64 The defendant also cites my decision in AMZ v AXX [2016] 1 SLR 549 at [97] as authority for the proposition that an arbitral tribunal does not breach the rules of natural justice if it does not refer every issue which falls for decision to the parties for submissions. In that passage, I said:
… [A] tribunal is not required to refer every issue which falls for decision to the parties for submissions. A tribunal’s decision may be considered unfair only when a reasonable litigant in the position of the party challenging the award could not have foreseen the possibility of the tribunal’s actual reasoning in the award...
65 That proposition, when read in full and in context, assists the plaintiff more than the defendant. The adjudicator’s holding that the plaintiff had to persuade him of the defendant’s liability beyond reasonable doubt was a decision which a reasonable party to an adjudication in the position of the plaintiff could not have foreseen. That is so, not because the adjudicator’s holding is objectively wrong, but because the applicable standard of persuasion was never a live issue in the adjudication. Indeed, for that very reason, I daresay that even a reasonable party in the position of the defendant could not have foreseen that the adjudicator would arrive at that holding.

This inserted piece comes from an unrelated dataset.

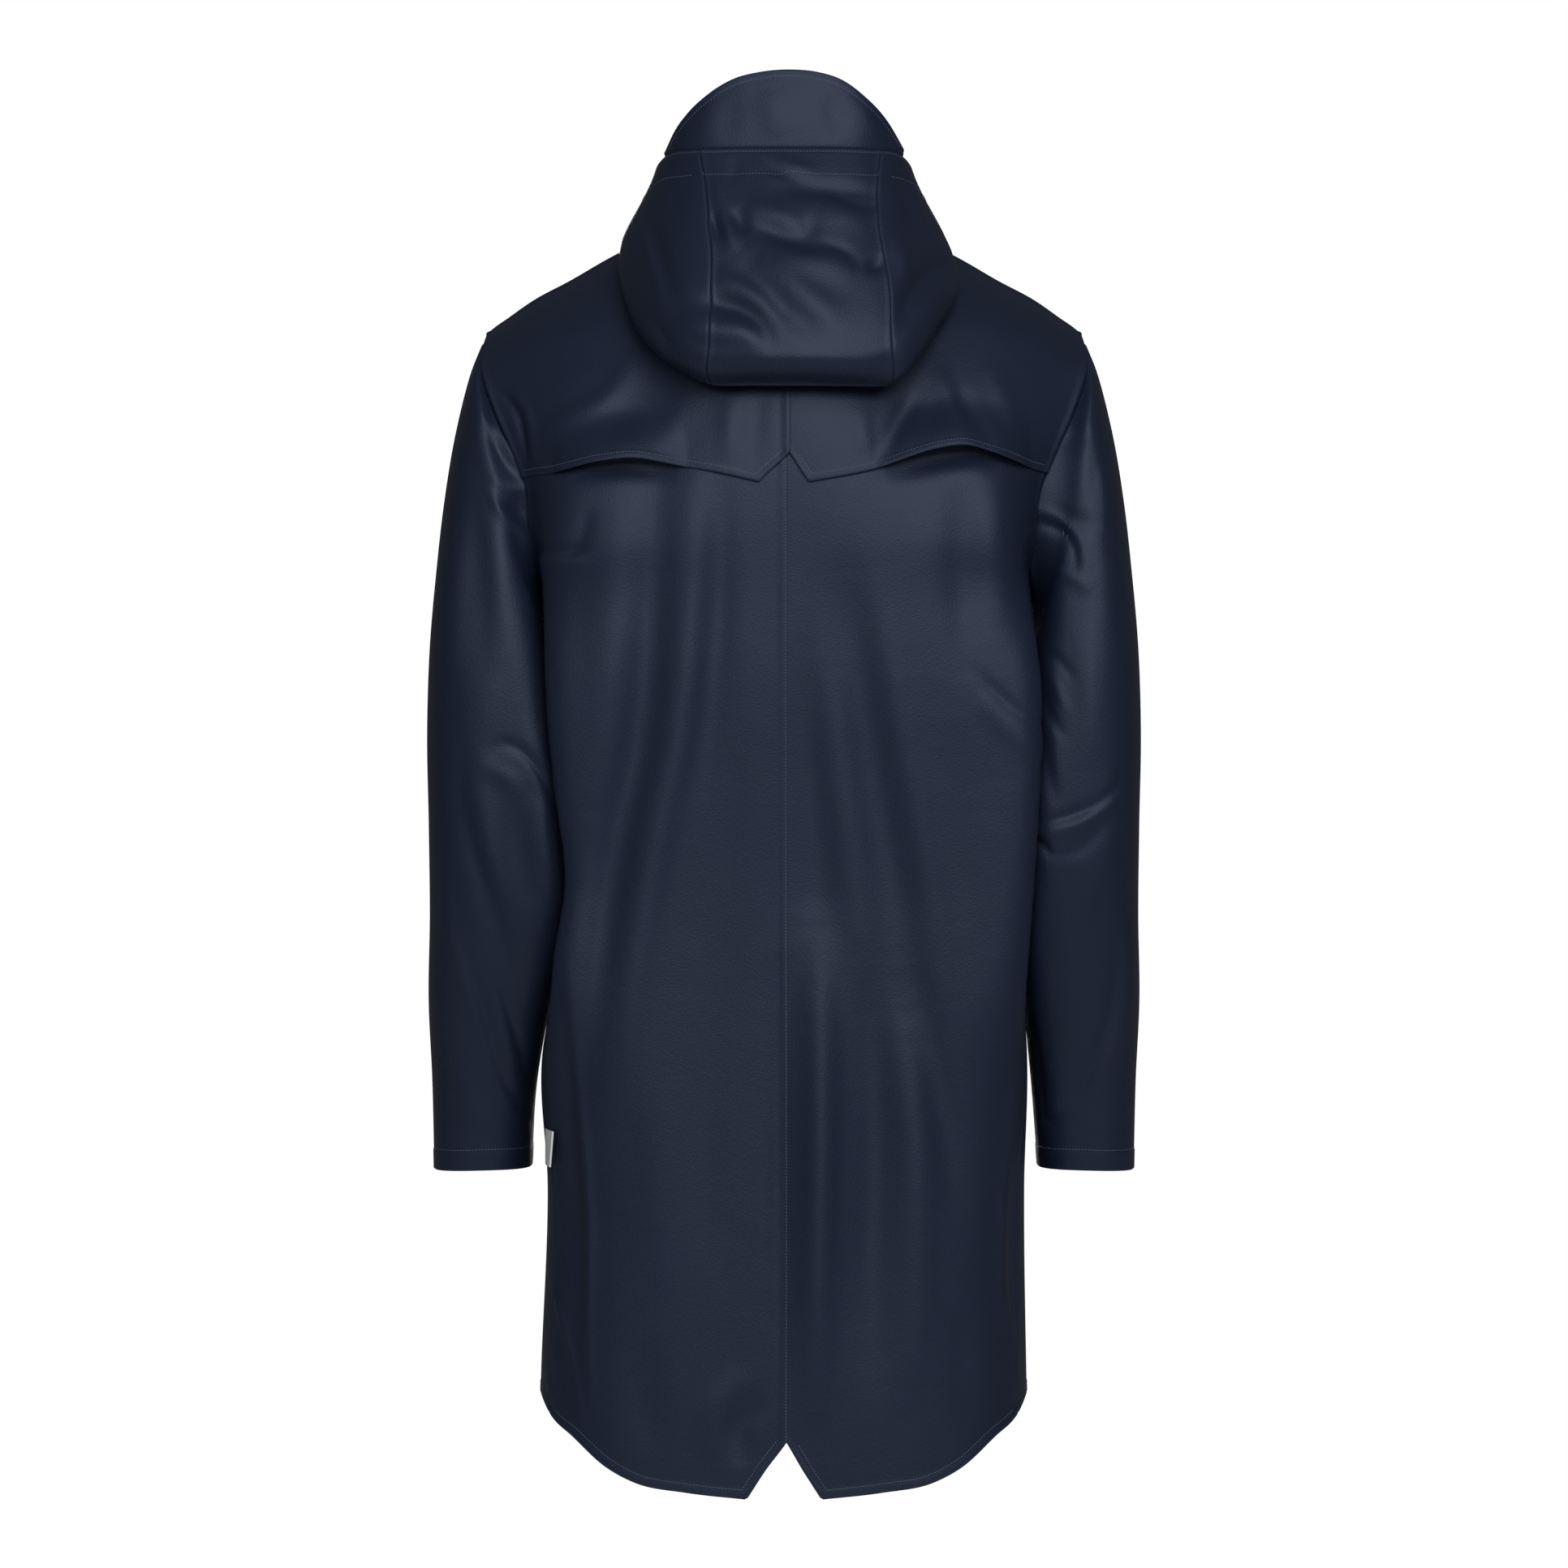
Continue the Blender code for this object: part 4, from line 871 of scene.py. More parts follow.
def makeBack(side):
    look = backLook
    outward = sideways(np.array(look["outward"]), side)
    u = closeEnds(look["width"], look["cell"])
    start = yokeDrop(side, u) - look["tuck"]
    v = start + (1.0 - start) * np.linspace(0.0, 1.0, look["upperRows"])[:-1, None]
    grid = wholePanel(side, False, u, v, look)
    grid = moveCentreEdge(grid, look["edgeX"] if side > 0 else look["underEdgeX"])
    amount = foldField(backFolds, *seenFlat(grid)) * facingShare(grid, outward, 1)
    fromCentre, fromSide, _, fromHem = edgeDistances(grid)
    if side > 0:
        amount += weltOf(grid, look)
    amount += edgeRoll(fromCentre, *look["lapRoll" if side > 0 else "underRoll"])
    amount += hemBand(fromHem, look["hemStitch"]) + edgeRoll(fromSide) + armholeRidge(fromSide, len(v), look)
    grid = pushOut(grid, outward, amount)
    makeSheet(sided("back", side), grid, outward, wearOf(fromHem, fromSide, fromCentre))
    return grid


yokeLook = {
    "outward": (0.2, 1.0, 0.3),
    "width": 0.245,
    "length": 0.190,
    "lap": 0.0024,
    "lapStart": 0.15,
    "lapFull": 0.45,
    "edgeX": -0.0050,
    "underEdgeX": -0.0030,
    "lapRoll": (0.0005, 0.0007),
    "underRoll": (0.0003, 0.0012),
    "welt": 0.0002,
    "weltRise": 0.0009,
    "weltEnd": (-0.0008, 0.0006),
    "weltDip": (-0.0005, 0.0004, 0.0006),
    "armRidge": (0.0014, 0.0032, 0.0019),
    "shoulderRidge": (0.0007, 0.0030, 0.0018),
    "hemStitch": 0.0054,
    "cut": (0.27, 0.22, 0.052),
}
yokeFolds = foldRows(
    (-1.4, 14, 0, (97, -112), (111, -128), (130, -148), (150, -166)),
    (2.2, 9, 0, (114, -88), (136, -120), (168, -139), (193, -154)),
    (-1.6, 9, 0, (20, -112), (22, -139), (23, -173)),
    (1.4, 8, 0, (39, -113), (42, -139), (43, -170)),
    (1.6, 12, 0, (67, -113), (83, -139), (95, -164)),
    (-3.2, 8, 0, (-102, -115), (-92, -134), (-82, -154), (-78, -170)),
    (2.4, 9, 0, (-116, -98), (-127, -120), (-135, -145)),
    (-2.8, 8, 0, (-133, -113), (-141, -129), (-152, -154), (-156, -167)),
    (1.6, 8, 0, (-59, -126), (-60, -145), (-63, -164)),
    (1.5, 9, 0, (-157, -94), (-169, -120), (-179, -151)),
    (-2.8, 3.2, 0.5, (220, -115), (211, -124), (205, -134), (201, -150), (198, -171)),
    (1.4, 4, 0.2, (211, -113), (199, -129), (194, -151), (192, -171)),
    (-1.2, 16, 0, (231, -88), (180, -91), (130, -76)),
    (-1.2, 14, 0, (-172, -82), (-204, -94), (-229, -107)),
)


def makeYoke(side):
    look = yokeLook
    outward = sideways(np.array(look["outward"]), side)
    u = closeEnds(look["width"], coat["cell"])
    shares = closeEnds(look["length"], coat["cell"])
    grid = bodyAbove(side, False, u, yokeDrop(side, u)[None, :] * shares[:, None])
    grid = moveCentreEdge(grid, look["edgeX"] if side > 0 else look["underEdgeX"])
    fromCentre, fromArm, fromShoulder, fromHem = edgeDistances(grid)
    amount = look["lap"] * stepUp(shares, look["lapStart"], look["lapFull"])[:, None] * np.ones_like(fromHem)
    for vent in vents:
        near = np.cos(np.clip((grid[..., 0] - vent.x) / vent.halfWidth, -1.0, 1.0) * math.pi / 2)
        amount += vent.lift * near * (1 - stepUp(fromHem, 0.0, vent.climb))
    amount += foldField(yokeFolds, *seenFlat(grid))
    if side > 0:
        amount += weltOf(grid, look) + ridge(grid[..., 0] - look["welt"], look["weltDip"])
    amount += edgeRoll(fromCentre, *look["lapRoll" if side > 0 else "underRoll"])
    amount += hemBand(fromHem, look["hemStitch"]) + edgeRoll(fromArm) + edgeRoll(fromShoulder)
    amount += ridge(fromArm, look["armRidge"]) + ridge(fromShoulder, look["shoulderRidge"])
    grid = pushOut(grid, outward, amount)
    makeSheet(sided("yoke", side), grid, outward, wearOf(fromHem, fromArm, fromCentre))
    return grid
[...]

66 A final point troubled me in the course of the parties’ submissions. It seemed to me that the adjudicator’s breach of natural justice in this case arose because the issue in question – the applicable standard of persuasion – was to him an unknown unknown. He did not know that he did not know the standard of persuasion which the plaintiff had to meet as a matter of procedural law in order to discharge its burden. As a result, he did not know that he required assistance on this issue and did not appreciate that he should afford both parties an opportunity to render that assistance to him. Does that make a difference? To put it another way, is it a breach of natural justice for a decision-maker to fail to hear from the parties on an issue when he does not appreciate the need to hear from them on that issue? I consider that that is nevertheless a breach of natural justice. The focus of the rules of natural justice is not on the subjective moral or legal quality of a decision-maker’s conduct, but on the objective effect which his conduct has on the fairness of the decision-making process and on the stakeholders in that process, including the parties to it.

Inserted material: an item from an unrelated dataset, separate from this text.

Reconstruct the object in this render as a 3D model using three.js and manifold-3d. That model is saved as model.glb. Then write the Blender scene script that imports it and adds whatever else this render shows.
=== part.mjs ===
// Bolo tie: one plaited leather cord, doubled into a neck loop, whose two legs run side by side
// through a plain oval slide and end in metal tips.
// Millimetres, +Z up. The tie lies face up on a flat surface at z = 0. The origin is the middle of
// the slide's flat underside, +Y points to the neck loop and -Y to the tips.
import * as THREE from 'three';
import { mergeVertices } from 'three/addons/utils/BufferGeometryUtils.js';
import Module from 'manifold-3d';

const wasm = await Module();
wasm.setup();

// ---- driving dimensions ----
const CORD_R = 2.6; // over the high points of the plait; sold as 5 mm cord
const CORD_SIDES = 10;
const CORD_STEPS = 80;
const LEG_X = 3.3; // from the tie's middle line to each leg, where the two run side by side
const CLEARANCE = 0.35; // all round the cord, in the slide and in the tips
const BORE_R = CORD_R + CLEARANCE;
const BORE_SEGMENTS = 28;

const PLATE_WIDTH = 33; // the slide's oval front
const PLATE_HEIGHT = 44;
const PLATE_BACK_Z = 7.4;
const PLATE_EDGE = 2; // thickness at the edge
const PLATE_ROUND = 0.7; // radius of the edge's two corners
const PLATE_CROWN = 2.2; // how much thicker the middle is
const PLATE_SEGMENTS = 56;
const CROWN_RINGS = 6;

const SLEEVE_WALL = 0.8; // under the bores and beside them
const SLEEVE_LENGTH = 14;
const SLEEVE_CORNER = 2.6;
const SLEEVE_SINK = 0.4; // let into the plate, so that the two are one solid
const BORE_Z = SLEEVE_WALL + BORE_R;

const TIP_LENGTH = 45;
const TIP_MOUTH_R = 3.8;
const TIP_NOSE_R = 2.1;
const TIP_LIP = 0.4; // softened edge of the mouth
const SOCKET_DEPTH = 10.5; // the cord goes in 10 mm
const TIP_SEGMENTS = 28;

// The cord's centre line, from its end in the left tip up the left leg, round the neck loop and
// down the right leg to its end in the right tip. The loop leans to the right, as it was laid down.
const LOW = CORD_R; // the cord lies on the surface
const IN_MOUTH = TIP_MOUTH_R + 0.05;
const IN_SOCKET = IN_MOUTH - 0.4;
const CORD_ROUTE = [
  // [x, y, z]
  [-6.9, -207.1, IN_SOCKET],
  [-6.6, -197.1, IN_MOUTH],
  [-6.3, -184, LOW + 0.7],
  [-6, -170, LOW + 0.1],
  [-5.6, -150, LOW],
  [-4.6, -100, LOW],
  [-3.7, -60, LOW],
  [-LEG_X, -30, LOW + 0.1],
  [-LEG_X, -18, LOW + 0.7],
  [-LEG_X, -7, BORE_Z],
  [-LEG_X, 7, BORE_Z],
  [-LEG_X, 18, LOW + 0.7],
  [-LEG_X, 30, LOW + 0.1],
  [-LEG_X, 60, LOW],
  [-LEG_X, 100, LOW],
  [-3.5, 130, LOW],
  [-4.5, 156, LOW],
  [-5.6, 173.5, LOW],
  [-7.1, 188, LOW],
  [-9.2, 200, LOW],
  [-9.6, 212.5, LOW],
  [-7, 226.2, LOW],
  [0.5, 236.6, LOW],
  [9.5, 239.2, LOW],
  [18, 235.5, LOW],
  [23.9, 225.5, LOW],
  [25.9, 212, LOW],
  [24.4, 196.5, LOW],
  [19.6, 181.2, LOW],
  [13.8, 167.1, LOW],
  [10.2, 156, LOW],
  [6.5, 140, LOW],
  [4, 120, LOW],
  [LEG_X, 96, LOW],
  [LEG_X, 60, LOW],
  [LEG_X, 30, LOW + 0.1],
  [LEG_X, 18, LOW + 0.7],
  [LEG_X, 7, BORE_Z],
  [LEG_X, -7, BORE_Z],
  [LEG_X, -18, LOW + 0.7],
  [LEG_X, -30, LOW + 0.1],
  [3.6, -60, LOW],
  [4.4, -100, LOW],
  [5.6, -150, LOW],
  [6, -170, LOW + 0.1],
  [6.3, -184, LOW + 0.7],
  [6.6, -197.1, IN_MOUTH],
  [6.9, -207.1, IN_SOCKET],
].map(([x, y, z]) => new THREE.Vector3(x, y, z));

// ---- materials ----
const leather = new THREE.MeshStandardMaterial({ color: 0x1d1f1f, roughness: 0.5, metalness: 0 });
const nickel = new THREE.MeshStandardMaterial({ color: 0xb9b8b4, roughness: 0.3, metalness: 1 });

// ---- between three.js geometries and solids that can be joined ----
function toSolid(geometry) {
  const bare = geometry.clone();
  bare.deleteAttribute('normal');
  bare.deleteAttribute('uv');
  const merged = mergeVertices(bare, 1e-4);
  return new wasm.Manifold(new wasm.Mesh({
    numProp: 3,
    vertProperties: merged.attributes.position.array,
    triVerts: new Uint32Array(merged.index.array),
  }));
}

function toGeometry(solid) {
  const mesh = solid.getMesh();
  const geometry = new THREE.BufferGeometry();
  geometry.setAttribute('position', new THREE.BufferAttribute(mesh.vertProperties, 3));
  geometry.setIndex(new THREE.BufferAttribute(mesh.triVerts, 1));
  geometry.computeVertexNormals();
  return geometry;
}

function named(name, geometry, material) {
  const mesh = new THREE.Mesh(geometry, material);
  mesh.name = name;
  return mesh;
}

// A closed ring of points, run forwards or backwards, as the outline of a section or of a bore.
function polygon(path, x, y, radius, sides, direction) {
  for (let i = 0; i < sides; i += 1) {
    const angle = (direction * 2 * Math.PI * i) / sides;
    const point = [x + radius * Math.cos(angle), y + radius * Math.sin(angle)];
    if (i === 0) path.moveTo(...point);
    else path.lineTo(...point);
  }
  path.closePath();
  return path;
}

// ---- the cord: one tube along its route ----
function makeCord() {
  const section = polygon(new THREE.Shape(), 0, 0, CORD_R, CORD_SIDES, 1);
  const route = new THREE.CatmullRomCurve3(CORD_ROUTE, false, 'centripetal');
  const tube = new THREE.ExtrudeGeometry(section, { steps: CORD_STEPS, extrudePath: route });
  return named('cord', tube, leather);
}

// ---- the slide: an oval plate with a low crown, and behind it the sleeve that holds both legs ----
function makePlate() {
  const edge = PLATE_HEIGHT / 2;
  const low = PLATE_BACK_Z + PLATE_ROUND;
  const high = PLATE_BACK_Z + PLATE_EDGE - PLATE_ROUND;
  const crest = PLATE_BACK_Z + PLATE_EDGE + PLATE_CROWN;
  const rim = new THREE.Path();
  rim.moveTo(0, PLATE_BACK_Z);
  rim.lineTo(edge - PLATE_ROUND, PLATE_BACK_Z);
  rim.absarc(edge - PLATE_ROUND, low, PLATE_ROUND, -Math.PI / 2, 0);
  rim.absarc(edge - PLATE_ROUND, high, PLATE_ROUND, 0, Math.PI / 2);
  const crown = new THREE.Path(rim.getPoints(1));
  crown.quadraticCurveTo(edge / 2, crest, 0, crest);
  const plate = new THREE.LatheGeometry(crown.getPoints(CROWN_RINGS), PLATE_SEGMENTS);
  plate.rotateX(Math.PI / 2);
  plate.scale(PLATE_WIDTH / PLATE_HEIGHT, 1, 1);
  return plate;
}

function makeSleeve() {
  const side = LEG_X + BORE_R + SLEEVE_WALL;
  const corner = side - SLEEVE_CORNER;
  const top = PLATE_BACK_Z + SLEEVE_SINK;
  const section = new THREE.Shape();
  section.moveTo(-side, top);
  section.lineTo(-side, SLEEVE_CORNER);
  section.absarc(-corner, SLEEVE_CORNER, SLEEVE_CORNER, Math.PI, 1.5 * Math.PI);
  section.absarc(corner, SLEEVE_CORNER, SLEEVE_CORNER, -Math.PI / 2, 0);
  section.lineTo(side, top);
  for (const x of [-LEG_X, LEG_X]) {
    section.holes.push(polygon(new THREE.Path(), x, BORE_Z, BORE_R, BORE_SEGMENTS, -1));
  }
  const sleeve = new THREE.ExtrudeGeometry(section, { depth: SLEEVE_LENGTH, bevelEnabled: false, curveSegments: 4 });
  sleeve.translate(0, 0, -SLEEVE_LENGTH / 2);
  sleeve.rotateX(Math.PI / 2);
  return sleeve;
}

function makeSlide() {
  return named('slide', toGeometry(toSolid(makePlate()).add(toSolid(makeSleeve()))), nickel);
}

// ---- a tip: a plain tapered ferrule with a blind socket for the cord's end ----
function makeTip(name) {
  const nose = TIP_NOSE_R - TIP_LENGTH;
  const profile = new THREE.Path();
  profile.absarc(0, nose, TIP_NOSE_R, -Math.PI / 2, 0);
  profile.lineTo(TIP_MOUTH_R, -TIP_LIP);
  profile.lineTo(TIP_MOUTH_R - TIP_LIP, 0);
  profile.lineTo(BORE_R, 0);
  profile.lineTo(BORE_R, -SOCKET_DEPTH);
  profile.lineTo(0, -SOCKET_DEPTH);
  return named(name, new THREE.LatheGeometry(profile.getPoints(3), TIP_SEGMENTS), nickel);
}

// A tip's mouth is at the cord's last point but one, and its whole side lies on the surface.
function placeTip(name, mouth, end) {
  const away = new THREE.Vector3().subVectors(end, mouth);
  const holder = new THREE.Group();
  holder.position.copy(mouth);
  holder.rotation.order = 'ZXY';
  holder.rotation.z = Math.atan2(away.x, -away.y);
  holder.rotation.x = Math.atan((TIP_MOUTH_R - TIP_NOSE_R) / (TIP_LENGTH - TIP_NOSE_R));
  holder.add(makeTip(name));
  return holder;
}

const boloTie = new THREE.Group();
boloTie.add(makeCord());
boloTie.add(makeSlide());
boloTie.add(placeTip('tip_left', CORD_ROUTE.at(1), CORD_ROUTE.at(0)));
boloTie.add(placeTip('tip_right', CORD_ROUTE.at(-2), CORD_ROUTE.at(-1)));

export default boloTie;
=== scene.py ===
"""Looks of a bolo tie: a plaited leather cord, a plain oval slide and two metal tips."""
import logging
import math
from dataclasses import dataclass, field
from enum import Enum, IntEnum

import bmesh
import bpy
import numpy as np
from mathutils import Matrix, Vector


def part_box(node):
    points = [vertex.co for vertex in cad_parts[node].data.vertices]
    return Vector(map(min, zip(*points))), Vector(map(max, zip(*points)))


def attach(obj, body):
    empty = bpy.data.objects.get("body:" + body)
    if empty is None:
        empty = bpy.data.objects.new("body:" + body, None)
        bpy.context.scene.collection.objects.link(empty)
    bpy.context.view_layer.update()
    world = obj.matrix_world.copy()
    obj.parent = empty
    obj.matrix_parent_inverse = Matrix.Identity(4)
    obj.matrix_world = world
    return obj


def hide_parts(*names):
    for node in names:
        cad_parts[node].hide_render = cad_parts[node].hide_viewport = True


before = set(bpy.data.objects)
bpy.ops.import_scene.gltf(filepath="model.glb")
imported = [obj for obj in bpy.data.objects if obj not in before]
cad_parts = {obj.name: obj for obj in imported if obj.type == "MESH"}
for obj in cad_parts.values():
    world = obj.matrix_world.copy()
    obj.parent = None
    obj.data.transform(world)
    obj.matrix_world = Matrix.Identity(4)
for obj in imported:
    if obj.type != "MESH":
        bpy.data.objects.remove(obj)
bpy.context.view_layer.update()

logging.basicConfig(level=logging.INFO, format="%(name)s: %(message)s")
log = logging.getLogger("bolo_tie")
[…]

67 For all these reasons, therefore, I have found that the adjudicator did breach the rules of natural justice.
The breach was material
68 The defendant’s next submission is that the breach of natural justice was not material to the adjudicator’s determination. It is certainly true that not every breach of natural justice will result in an adjudication determination being set aside. There are two aspects of materiality. The first is whether the breach of natural justice was causally connected with the adjudicator’s determination. This requires considering the role played in his determination by his holding that the standard of persuasion which the plaintiff had to meet amounted to persuasion beyond reasonable doubt. I deal with that aspect of the submission in this section of the judgment. The other aspect is whether the breach of natural justice caused the plaintiff prejudice. I will deal with that issue in the next section of this judgment.

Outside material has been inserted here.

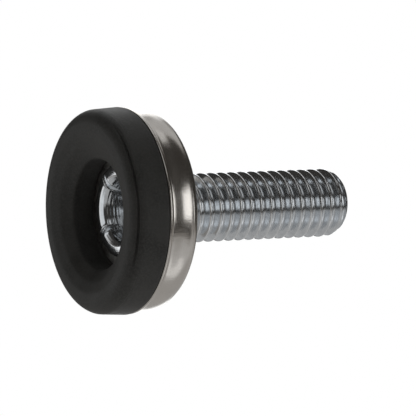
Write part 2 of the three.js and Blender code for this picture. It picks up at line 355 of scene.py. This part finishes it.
CUP_RADIUS = 13.7
CUP_WALL = 1.0
CUP_CORNER = 2.0  # reach of the rounding on the back face
CUP_CROWN = 3.2  # reach of the same rounding down the wall
CUP_BARREL = 0.1  # how far the wall leans inwards at the rim
BARREL_TOP = CUP_BACK_Z - 2.0
BARREL_REACH = 2.1
SEAT_RADIUS = COLLAR_RADIUS + 0.15  # of the seat pressed into the back by the collar
WALL_BAND = 0.3  # what is within this of the cup's or sole's side counts as the side
SIDE_WAVINESS = 0.02  # of the cup's wall and of the sole's side
RIM_FLARE_HEIGHT = 0.65
RIM_THICKNESS = 0.3
PLUG_CORNER = 0.9  # rounding of the rubber plug and of the cup's inside
BORE_CLEARANCE = 0.1
BASE_SEGMENTS = 256


def build_cup():
    inside = CUP_RADIUS - CUP_WALL
    floor = CUP_BACK_Z - CUP_WALL
    hole = TENON_RADIUS + BORE_CLEARANCE
    flare = CUP_RIM_RADIUS - CUP_RADIUS
    flare_top = CUP_RIM_Z + RIM_FLARE_HEIGHT
    outline = profile(
        [
            (hole, floor, EDGE),
            (inside, floor, PLUG_CORNER),
            (inside, flare_top, 0.3),
            (inside + flare, CUP_RIM_Z, EDGE),
            (CUP_RIM_RADIUS, CUP_RIM_Z, 0.2),
            (CUP_RIM_RADIUS, CUP_RIM_Z + RIM_THICKNESS, 0.2),
            (CUP_RADIUS, flare_top, 0.6),
            *curve(
                (CUP_RADIUS, CUP_BACK_Z - CUP_CROWN),
                (CUP_RADIUS, CUP_BACK_Z),
                (CUP_RADIUS - CUP_CORNER, CUP_BACK_Z),
                count=40,
            ),
            (SEAT_RADIUS, CUP_BACK_Z, 0.08),
            (SEAT_RADIUS, COLLAR_SEAT_Z, 0.04),
            (hole, COLLAR_SEAT_Z, EDGE),
        ],
        closed=True,
        step=0.5,
    )

    def shape(r, z, angle, row):
        wall = r > CUP_RADIUS - WALL_BAND
        below_crown = z < CUP_BACK_Z - CUP_WALL
        r = r - wall * SIDE_WAVINESS * (1 + ripple(angle, 11)) * below_crown
        barrel = np.clip((BARREL_TOP - z) / BARREL_REACH, 0, 1) ** 2
        off_rim = 1 - np.clip((r - CUP_RADIUS) / flare, 0, 1)
        r = r - CUP_BARREL * barrel * off_rim * wall
        return r, z

    return turned("cup", outline, even_angles(BASE_SEGMENTS), shape)


DENT_CLEARANCE = 0.04  # between a notch's steel and the dent that it makes in the washer
WASHER_WEB = 0.1  # steel left above a dent


def build_washer():
    hole = TENON_RADIUS + BORE_CLEARANCE
    outline = profile(
        [
            (hole, WASHER_Z, 0.15),
            (WASHER_RADIUS, WASHER_Z, 0.2),
            (WASHER_RADIUS, WASHER_TOP, EDGE),
            (hole, WASHER_TOP, EDGE),
        ],
        closed=True,
        step=0.15,
    )

    def shape(r, z, angle, row):
        dent = stake_depth(r, angle) + STAKE_WEB + DENT_CLEARANCE
        deepest = WASHER_TOP - WASHER_WEB
        face = z < (WASHER_Z + WASHER_TOP) / 2
        return r, np.where(face, np.minimum(np.maximum(z, dent), deepest), z)

    return turned("washer", outline, staked_angles(), shape)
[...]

69 My analysis of the adjudicator’s determination (see [39] to [45] above) shows that the adjudicator’s on the standard of persuasion was an integral part of the framework of his decision. It was one step on the critical path which led to his determination in the defendant’s favour. It would have been different, for example, if the adjudicator had formulated the plaintiff’s standard of persuasion as persuasion beyond reasonable doubt but analysed the evidence to explain why he could not accept the plaintiff’s evidence as sufficient to raise a prima facie case. In that hypothetical situation, it could be said that the adjudicator’s formulation of the standard of persuasion in terms of proof beyond reasonable doubt was a mere matter of semantics, given that he had adopted the correct analytical approach in assessing the sufficiency of the plaintiff’s evidence. It would be difficult in that hypothetical scenario to hold that the adjudicator’s formulation had been causally connected to his determination because his analysis would show that he had not applied it in arriving at his determination. But that is not the case here.
70 The adjudicator’s formulation of the standard of persuasion as being persuasion beyond reasonable doubt was a matter of substance rather than semantics. The adjudicator understood the import of his formulation of the standard and went on actually to apply that standard as the framework of his entire analysis. Thus, he rejected the plaintiff’s case in the adjudication because – and only because – he harboured the six reasonable doubts about it which he enumerated in his determination at (see [43] to [44] above). There is a clear causal connection between the adjudicator’s breach of natural justice and his holding on the issue of the standard of persuasion, and a clear causal connection between that holding and the outcome of his determination. In that sense, then, the breach of natural justice was material.
71 The defendant submits that the part of the adjudicator’s decision where he lists his reasonable doubts was no more than ancillary to his decision on the main issue of liability. It was not: for the reasons I have set out above, it was at the core of his determination.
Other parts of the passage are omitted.